8. How do I get access to antivirals to treat patients with monkeypox?
Antiviral drugs used to treat smallpox and monkeypox require a prescription and must be released from the U.S. Strategic National Stockpile at the request of a patient’s local or state health department. If antivirals are needed, or additional information is required, physicians should contact their public health department or the CDC Emergency Operations Center at 770-488-7100, Monday through Friday, 8 a.m. to 4:30 p.m. EST; at other times call 404-639-2888 and request a clinical consult.
1. What infection control precautions should be taken when evaluating a patient with suspected monkeypox?

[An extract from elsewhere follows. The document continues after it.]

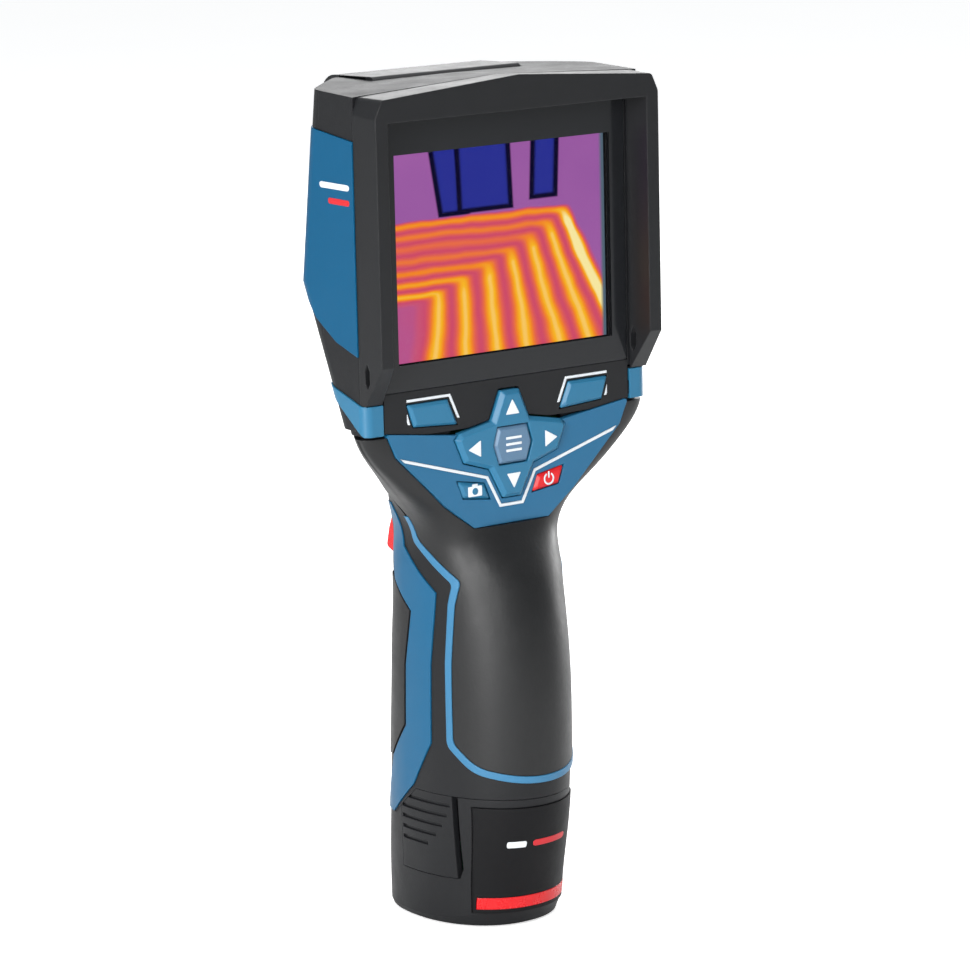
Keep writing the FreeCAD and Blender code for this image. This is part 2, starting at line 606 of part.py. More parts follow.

Clinicians should use standard and recommended isolation precautions and notify infection prevention and control personnel immediately when caring for patients with suspected or confirmed monkeypox infection. The patient should be placed in a single-person room; special air handling is not required. PPE used by health care professionals who enter the patient’s room should include gown, gloves, eye protection and NIOSH-approved particulate respirator equipped with N95 filters or higher.
Clinicians and patients in health care facilities who have had an exposure to monkeypox should be monitored and receive post-exposure management according to current recommendations.